Apesar de muitas empresas ainda caminharem a passos de tartaruga quando se trata de proteção ao meio ambiente, começam a surgir na cidade iniciativas interessantes. Um exemplo é a iluminação do Club A, point de milionários inaugurado em outubro, que consome menos energia elétrica graças a 2 000 lâmpadas LED. A economia, de 20 quilowatts por hora, daria para manter acesas quatro boates do mesmo porte. O salão de beleza do cabeleireiro
Marcos Proença, no Jardim Europa, tem apenas madeira certificada ou de demolição. Aliás, a Casa Cor, a maior feira de decoração do país, escolheu sustentabilidade como tema de sua edição deste ano. No começo de 2010, chega a São Paulo o, por assim dizer, irmão hippie da Mercedes-Benz S400. Além do motor a gasolina, terá outro, elétrico. Estima-se que o preço final bata os 500 000 reais, 100 000 a menos que seu equivalente movido exclusivamente a gasolina. O consumo de combustível é 26% menor, de 12,6 quilômetros por litro. A emissão de monóxido de carbono cai de 231 para 186 gramas por quilômetro rodado. A Audi, por sua vez, pretende trazer o e-tron em 2012. Com quatro motores elétricos e bateria de 313 cavalos, o modelo promete ser tão veloz quanto silencioso. “É uma experiência nova para os apaixonados por esportivos”, afirma Paulo Kakinoff, presidente da empresa no Brasil.

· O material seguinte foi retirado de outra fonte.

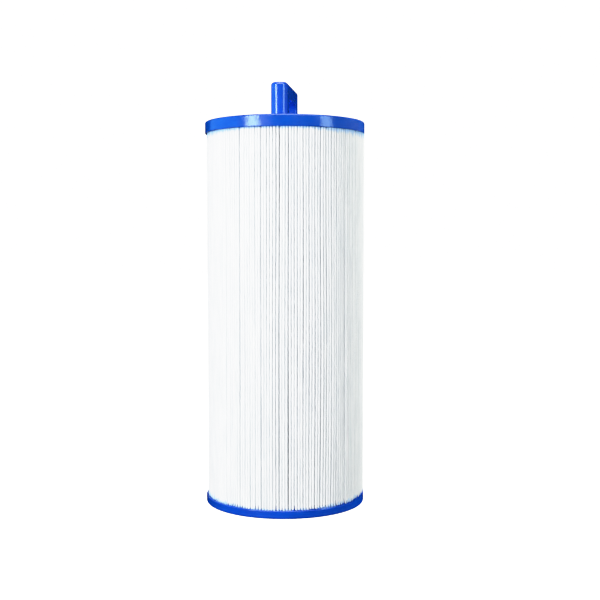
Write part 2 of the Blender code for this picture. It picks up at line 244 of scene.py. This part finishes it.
def spunbond(low_edge, high_edge, radius):
    """White non-woven polyester: crossed fibres, a soft mottle, and a blue stain beside the caps."""
    n = Nodes("spunbond_white")
    fibres = None
    for turn, scale in ((0.5, 1400), (-0.7, 1700), (1.4, 1500)):
        vector = n.object_coords(scale=(1, 1, 0.12), rotation=(turn, 0.3 * turn, 0))
        away = n.math("ABSOLUTE", n.math("SUBTRACT", n.noise(vector, scale, 1), 0.5))
        thread = n.remap(away, 0.0, 0.07, 1.0, 0.0)
        fibres = thread if fibres is None else n.math("MAXIMUM", fibres, thread)
    mottle = n.noise(n.object_coords(scale=(1, 1, 0.15)), 260, 3, 0.6)
    thin, dense = (0.735, 0.767, 0.796), (0.862, 0.875, 0.890)
    bare_thread, stained = (0.90, 0.91, 0.905), (0.16, 0.50, 0.93)
    cloth = n.mix(n.remap(mottle, 0.3, 0.7, 0, 1), thin, dense)
    cloth = n.mix(n.math("MULTIPLY", fibres, 0.35), cloth, bare_thread)

    separate = n.add("ShaderNodeSeparateXYZ")
    n.join(n.object_coords(), separate.inputs[0])
    height = separate.outputs["Z"]
    over_low, under_high = n.math("SUBTRACT", height, low_edge), n.math("SUBTRACT", high_edge, height)
    nearest = n.math("MINIMUM", over_low, under_high)
    sideways = n.math("DIVIDE", n.math("ABSOLUTE", separate.outputs["X"]), radius)
    reach = n.remap(sideways, 0.3, 1.0, STAIN_NARROW, STAIN_WIDE)
    ragged = n.noise(n.object_coords(scale=(1, 1, 0.2)), 420, 2, 0.6)
    spread = n.math("MULTIPLY", reach, n.remap(ragged, 0.3, 0.75, 0.25, 1.2))
    stain = n.math("SUBTRACT", 1.0, n.math("DIVIDE", nearest, spread))
    stain = n.math("MULTIPLY", n.math("MAXIMUM", n.math("MINIMUM", stain, 1.0), 0.0), 0.85)
    n.join(n.mix(stain, cloth, stained), n.shader.inputs["Base Color"])

    n.shader.inputs["Roughness"].default_value = 0.92
    n.shader.inputs["Specular IOR Level"].default_value = 0.15
    n.shader.inputs["Sheen Weight"].default_value = 0.08
    normal = n.bump(fibres, 0.05 * MM, 0.6)
    n.join(n.bump(mottle, 0.025 * MM, 0.6, normal), n.shader.inputs["Normal"])
    return n.mat


def moulded_white():
    """Natural polypropylene of the core and collar: milky, with faint flow marks."""
    n = Nodes("polypropylene_white")
    flow = n.noise(n.object_coords(scale=(1, 1, 3)), 70, 4, 0.6)
    n.join(n.mix(n.remap(flow, 0.35, 0.7, 0, 1), (0.72, 0.74, 0.73), (0.83, 0.84, 0.82)),
           n.shader.inputs["Base Color"])
    n.join(n.remap(n.noise(n.object_coords(), 300, 3, 0.6), 0.3, 0.7, 0.34, 0.52),
           n.shader.inputs["Roughness"])
    n.join(n.bump(n.noise(n.object_coords(), 700), 0.02 * MM, 0.5), n.shader.inputs["Normal"])
    return n.mat


def seal_rubber():
    """Dark elastomer with a dusty bloom."""
    n = Nodes("elastomer_grey")
    bloom = n.noise(n.object_coords(), 500, 4, 0.65)
    n.join(n.mix(n.remap(bloom, 0.4, 0.75, 0, 1), (0.045, 0.05, 0.055), (0.10, 0.105, 0.11)),
           n.shader.inputs["Base Color"])
    n.join(n.remap(bloom, 0.3, 0.7, 0.5, 0.75), n.shader.inputs["Roughness"])
    n.join(n.bump(bloom, 0.03 * MM, 0.6), n.shader.inputs["Normal"])
    return n.mat


def dress_cad_node(name, mat, edge):
    """Gives a CAD node its material, one welded smooth surface and a small moulded edge radius."""
    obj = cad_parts[name]
    for slot in obj.material_slots:
        slot.material = mat
    mesh = obj.data
    if "custom_normal" in mesh.attributes:
        mesh.attributes.remove(mesh.attributes["custom_normal"])
    mesh.polygons.foreach_set("use_smooth", [True] * len(mesh.polygons))
    weld = obj.modifiers.new("weld", "WELD")
    weld.merge_threshold = WELD_DISTANCE
    if edge > 0:
        bevel = obj.modifiers.new("moulded_edges", "BEVEL")
        bevel.limit_method = "ANGLE"
        bevel.angle_limit = radians(BEVEL_ANGLE)
        bevel.width = edge
        bevel.segments = 2
        bevel.use_clamp_overlap = True
    normals = obj.modifiers.new("even_shading", "WEIGHTED_NORMAL")
    normals.keep_sharp = True
    normals.weight = 80


# ---------------------------------------------------------------- pleated sheet
class Pleats:
    """Where each pleat's tip lies at each height: angle, radius and fold arrays of pleats by levels."""

    def __init__(self):
        rng = np.random.default_rng(SEED)
        self.bottom_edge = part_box("bottom_end_cap")[1].z
        self.top_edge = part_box("top_end_cap")[0].z
        self.tip_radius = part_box("pleated_media")[1].x - TIP_CLEARANCE
        self.inner_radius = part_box("core_lower")[1].x + CORE_CLEARANCE
        self.pitch = 2 * pi / PLEATS
        share = np.linspace(0, 1, SHEET_LEVELS)
        low, high = self.bottom_edge - SHEET_EMBED, self.top_edge + SHEET_EMBED
        self.heights = low + (high - low) * share

        wider = FOLD_SPREAD * smooth_noise(rng, PLEATS, share, (0.0, 0.5, 1.3))
        self.fold = TIP_FOLD * (1 + np.clip(wider, *FOLD_LIMITS))
        sway = SWAY * smooth_noise(rng, PLEATS, share, (0.35, 0.8, 1.3))
        lean = LEAN * blur_round(smooth_noise(rng, PLEATS, share, (0.3, 0.6, 1.1)), LEAN_WIDTH)
        fixed = rng.normal(0, MISPLACED, (PLEATS, 1))
        paired = PAIRED * np.cos(pi * np.arange(PLEATS))[:, None]
        offset = (sway + lean + fixed + paired) / self.tip_radius
        self.angle = self.kept_apart(self.pitch * np.arange(PLEATS)[:, None] + offset)
        dip = np.abs(smooth_noise(rng, PLEATS, share, (0.4, 1.2)))
        sunk = np.abs(rng.normal(0, SUNK, (PLEATS, 1)))
        self.radius = self.tip_circle(self.angle) - DIP * dip - sunk
        self.bow = BOW * smooth_noise(rng, 2 * PLEATS, share, (0.5, 1.0))

    def tip_circle(self, angle):
        """Radius of the round outline that the tips touch."""
        return self.tip_radius + PACK_OFFSET * np.cos(angle)

    def kept_apart(self, angle):
        """Pushes neighbours apart until no slit is narrower than the least one."""
        widths = self.fold + np.roll(self.fold, -1, axis=0) + SHEET_THICKNESS + LEAST_SLIT
        least = widths / self.tip_radius
        for _ in range(APART_ROUNDS):
            following = np.roll(angle, -1, axis=0)
            following[-1] += 2 * pi
            overlap = np.maximum(least - (following - angle), 0) / 2
            angle = angle - overlap + np.roll(overlap, 1, axis=0)
        return angle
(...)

E pensar que, não faz muito tempo, a simples menção da palavra “orgânico” acionava os alarmes contra ecochatos…Esse cenário começou a mudar quando se falou em economia. Claro, salvar o planeta para gerações futuras motiva qualquer um. Se der para engordar o caixa durante o processo, tanto melhor. Para início de conversa, convenhamos que pega muitíssimo bem para qualquer marca — da Coca-Cola à bodega da esquina — ser vista como amiga da natureza. Aí já se vão milhares de reais economizados em propaganda. E quão sedutor, aos ouvidos de um empresário, soa o argumento número 1 da reciclagem, o de transformar lixo em dinheiro? Defensor de primeira hora das ecocausas, o estilista e empresário Carlos Miele começou utilizando fios confeccionados com plástico de garrafas PET nos jeans e agora produz peças feitas de sarjas orgânicas e tingidas naturalmente. Restos de tecido que seriam descartados viram longos de fuxico, artesanato que precisa apenas de retalhos. “É a nossa alta-costura”, diz. Em março de 2010, sua loja da Rua Bela Cintra passará a ter painel para captar energia solar, sistema de reutilização da água da chuva, pintura feita com tinta à base de água e decoração exclusivamente com móveis de madeira reciclada. Isso representará uma economia estimada em 300 000 reais na reforma do imóvel, além de gastar 10 000 reais a menos por mês com o funcionamento da butique. “A palavra luxo voltou a significar algo especial, não apenas um símbolo de status”, afirma Miele.
Num seminário sobre luxo verde realizado em março último pelo jornal inglês International Herald Tribune, François Pinault, presidente do grupo que detém as marcas Gucci e Bottega Veneta, confirmou que o alto grau de exigência do consumidor AAA obriga os executivos a jogar limpo com os funcionários e o meio ambiente. Isso explica, em parte, o fato de a Tiffany & Co. só comprar diamantes certificados pela Kimberley Process, cooperativa internacional de monitoramento da origem das pedras. A ideia é evitar matéria-prima oriunda de zonas de conflito, que poderia financiar violência e agressão ao meio ambiente. Do lado de cá do balcão, as coisas não são bem assim. Mesmo que o consumo consciente tenha virado moda, muita gente compra peças sem se preocupar com a sua matéria-prima nem com o impacto delas para o planeta. Diante de um casaco Stella McCartney, exemplo de moda sustentável, e outro de marca que não se preocupa com tingimentos naturais ou fios orgânicos, a consumidora compra o que melhor combinar com seu gosto. “Infelizmente, ainda temos um longo caminho para que esse critério pese na escolha”, diz Natalie Klein, da NK Store, que vende a grife no Brasil.